Ce modèle est inspiré de Hegel qui envisage le devenir à partir du dépassement de ses contradictions.
Ce schéma est celui de « la Grande Transformation » de Karl Polanyi.
La « grande transformation » des années 1930 c’est la création d’un nouveau système social qui nait des contradictions du système ancien.
Comme le dit le poète Hölderlin « là où croit le danger, croit aussi ce qui sauve »
Mais il faut une régulation mondiale.
Scénarios de crises
• Crise/mutation.
Dans un cas il faut participer à la course à l’innovation; dans l’autre, il faut créer des dispositifs protecteurs.
L’un appelle par exemple un nouveau cycle de croissance, l’autre invite à contrôler le système.
L’histoire montre qu’il existe d’autres scénarios de sortie de crise qui n’aboutissent à aucune mutation.
_
• Le scénario des cycles.
Il est des crises qui ne changent pratiquement rien.
C’est le cas des crises cycliques (en économie, on les appelle cycles Juglar, Kitchin, Kondratieff) qui ne prévoient pas forcément une mutation du système.
A l’échelle de l’histoire les grandes épidémies de pestes du Moyen –Age, n’ont pas abouti à la mutation du système.
Les crises financières à répétition de ces 25 dernières années n’ont ni abouti ni à la disparition ni à sa transformation. Tout change pour que rien ne change.
C’est le scénario de l’éternel retour (Nietzsche).
_
• La disparition.
Les cités Mayas sont entrées en crise au 9ème siècle de notre ère puis ont disparu de la scène de l’histoire.
Leur crise n’était pas une mutation. Elle n’annonçait rien de nouveau.
L’empire romain s’est disloqué puis désagrégé sans muter.
Il en fut ainsi des empires babylonien, assyrien, hittite, perse, égyptien, Inca, Aztèque, Khmers, Gupta, etc. et bien d’autres encore.
Ils sont ont tout simplement disparu de la scène de l’histoire.

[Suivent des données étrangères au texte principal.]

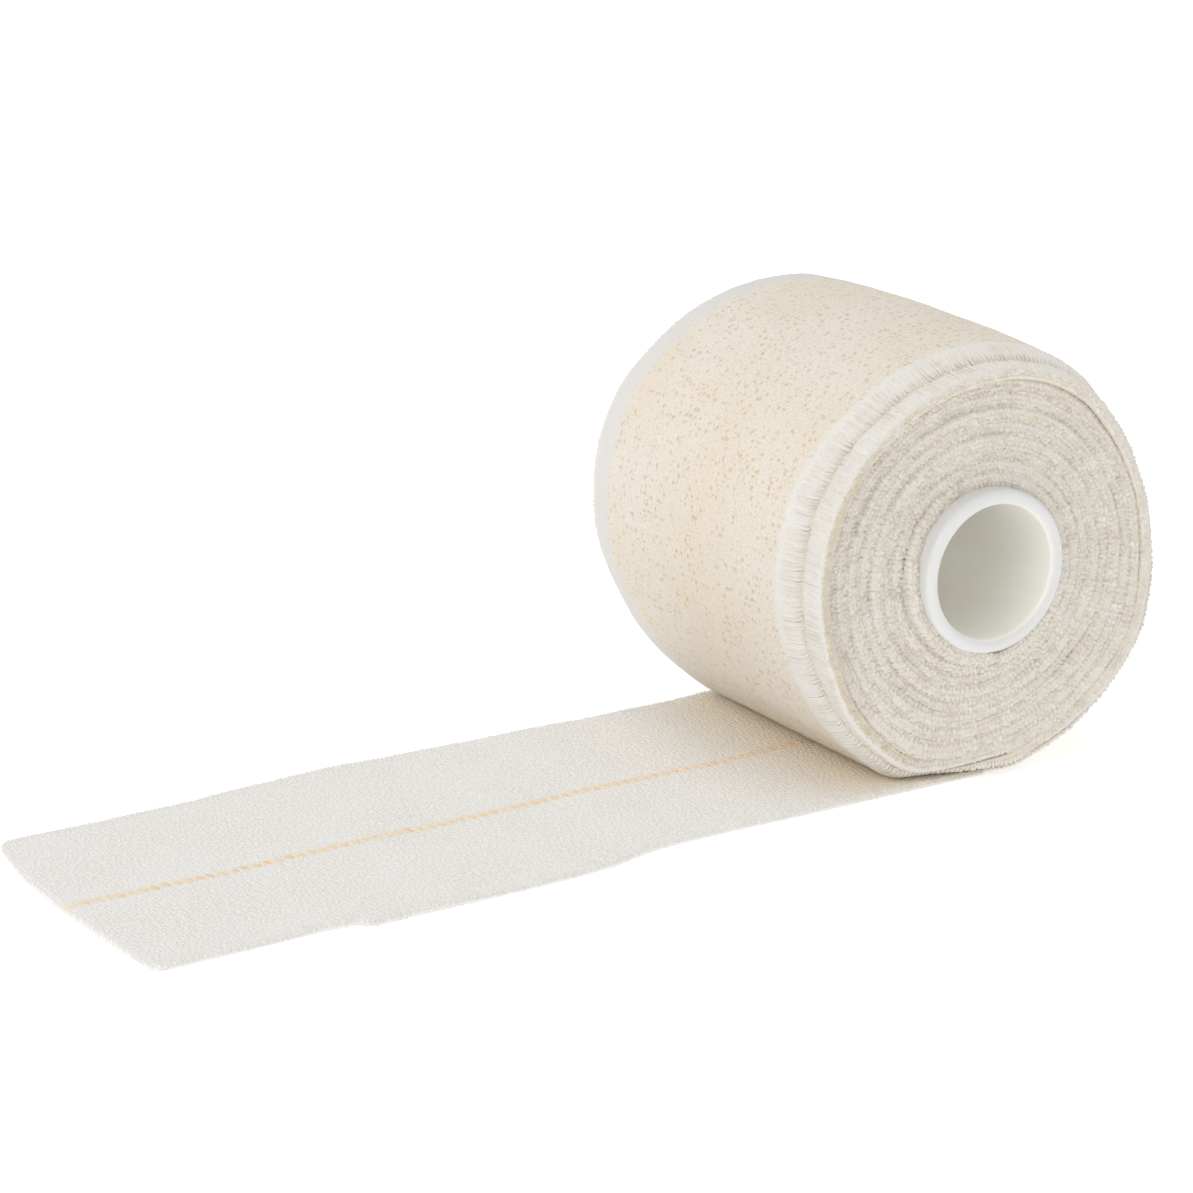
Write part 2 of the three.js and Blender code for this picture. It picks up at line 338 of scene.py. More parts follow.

Les ammonites ou les dinosaures qui ont autrefois peuplé la terre ont été éliminé suite à de grandes extinctions qui n’étaient en rien des « destructions créatrices ».
Sans mutation.
Alors la crise actuelle est-elle une mutation ?
On voit ici quatre scénarios de sortie de crises possibles :
- La destruction créatrice (modèle Darwin – Schumpeter)

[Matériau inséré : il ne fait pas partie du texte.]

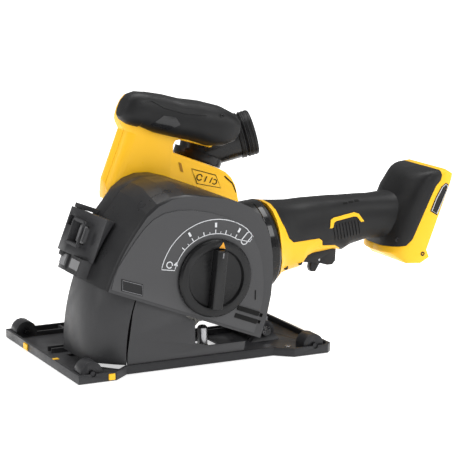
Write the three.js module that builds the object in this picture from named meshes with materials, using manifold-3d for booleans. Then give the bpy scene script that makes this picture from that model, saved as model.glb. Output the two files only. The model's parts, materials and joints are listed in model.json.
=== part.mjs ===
// A battery wall chaser: a plunge-cutting tool with two diamond discs side by side in a guard,
// on a shoe with four rollers. Millimetres, +Z up, +X towards the battery, -Y towards the dial.
// The origin is on the sole, straight below the plunge pivot and midway across the shoe.
import * as THREE from 'three';
import * as BufferGeometryUtils from 'three/addons/utils/BufferGeometryUtils.js';
import Module from 'manifold-3d';

const wasm = await Module();
wasm.setup();

// ---------- driving dimensions ----------
const GAP = 0.3;                     // running clearance between neighbouring pieces
const WALL = 3;                      // guard and housing wall
const PLUNGE = 21.35;                // degrees the guard frame leans back when raised
const TRAVEL = 18.2;                 // degrees of plunge, about 27 mm of cutting depth
const MOTOR_SLOPE = 5;               // degrees the motor axis rises to the rear when raised
const PIVOT_Z = 14;                  // plunge pivot above the sole

const SHOE = { front: -227, rear: 46, side: 101, plate: 3, rim: 8.5, rimWall: 3 };
const WAIST = { depth: 14, front: -172, rear: -14, run: 16 };
const ROLLER = { radius: 8, width: 11, axle: 2.5, z: 8.4, front: -212, rear: 26, side: 88, cover: 2 };

const DISC = { radius: 62.5, thickness: 2.4, hub: 11.4, gap: 35, outerY: -41 };
const SPINDLE = { u: -132, w: 14.5, radius: 11 };
const MOTOR_Y = 31;                  // plane of the motor, handle and battery foot

const GUARD = { radius: 211, near: -89, bend: -49, seam: -18, far: 4, lip: -5, top: 115 };
const LOWER = { radius: 202.5, near: -85.6, bend: -49, far: 0.6, faceRadius: 172, top: 24 };
const DIAL = { u: -101, w: 38, flange: 38.5, knob: 29.5, proud: 6 };
const DUCT = { near: 4.6, far: 62, top: 140, front: -197, rear: -50 };
const ELBOW = { u: -92, y: 48, radius: 22.5, seat: 26, bend: 15, rise: 35, swing: 20, reach: 38 };

const SHOULDER = 152;                // distance of the motor housing's front rim from the spindle
const HALF = 31;                     // split plane of the handle shells

// ---------- colours ----------
const YELLOW = 0xf7b51c;
const GUARD_GREY = 0x55565a;
const SHOE_GREY = 0x3c3d3f;
const RUBBER = 0x232324;
const BLACK = 0x1c1c1d;
const STEEL = 0x9a9c9f;
const ALLOY = 0x7d7f82;

const paint = (color, roughness, metalness) =>
  new THREE.MeshStandardMaterial({ color, roughness, metalness });
const yellowPlastic = paint(YELLOW, 0.45, 0);
const guardMetal = paint(GUARD_GREY, 0.5, 0.3);
const shoeMetal = paint(SHOE_GREY, 0.5, 0.3);
const rubber = paint(RUBBER, 0.8, 0);
const blackPlastic = paint(BLACK, 0.5, 0);
const steel = paint(STEEL, 0.35, 1);
const alloy = paint(ALLOY, 0.45, 0.9);
const copper = paint(0xb06a3a, 0.4, 0.9);
const diamond = paint(0xb9b6ae, 0.6, 0.7);

// ---------- solids ----------
const rad = THREE.MathUtils.degToRad;

function toSolid(geometry) {
  const flat = geometry.index ? geometry.toNonIndexed() : geometry.clone();
  flat.deleteAttribute('normal');
  flat.deleteAttribute('uv');
  const merged = BufferGeometryUtils.mergeVertices(flat, 1e-4);
  const mesh = new wasm.Mesh({
    numProp: 3,
    vertProperties: Float32Array.from(merged.attributes.position.array),
    triVerts: Uint32Array.from(merged.index.array),
  });
  mesh.merge();
  return new wasm.Manifold(mesh);
}

function toGeometry(solid) {
  const mesh = solid.getMesh();
  const geometry = new THREE.BufferGeometry();
  geometry.setAttribute('position', new THREE.BufferAttribute(mesh.vertProperties.slice(), 3));
  geometry.setIndex(new THREE.BufferAttribute(mesh.triVerts.slice(), 1));
  geometry.computeVertexNormals();
  return geometry;
}

const join = (...solids) => solids.reduce((all, one) => all.add(one));
const cut = (solid, ...tools) => tools.reduce((rest, tool) => rest.subtract(tool), solid);

const largest = (solid) => solid.decompose().sort((a, b) => b.volume() - a.volume())[0];

// a point list as a closed shape
const shapeOf = (points) => new THREE.Shape(points.map(([a, b]) => new THREE.Vector2(a, b)));

// an outline in X and Z, drawn out along Y from y0 to y1
function slab(points, y0, y1, bevel = 0) {
  const shape = Array.isArray(points) ? shapeOf(points) : points;
  const geometry = new THREE.ExtrudeGeometry(shape, {
    depth: y1 - y0 - 2 * bevel, curveSegments: 10, bevelEnabled: bevel > 0,
    bevelThickness: bevel, bevelSize: bevel, bevelOffset: -bevel, bevelSegments: 2,
  });
  return toSolid(geometry.rotateX(Math.PI / 2).translate(0, y1 - bevel, 0));
}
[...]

- La métamorphose/transformation (modèle Hegel – Polany- Morin)
- Le cycle de l’éternel retour (modèle Nietzsche – Kondratieff)
- La crise extinction (modèle apocalytique)
L’histoire du vivant, comme celle des économies, propose aussi bien d’autres issues qui résultent de la combinaison des scénarios précédents.
_
Alors la crise : une mutation ?
____
[1] Cf François Dortier, "La Quatrième Question", blog, 11.12.13.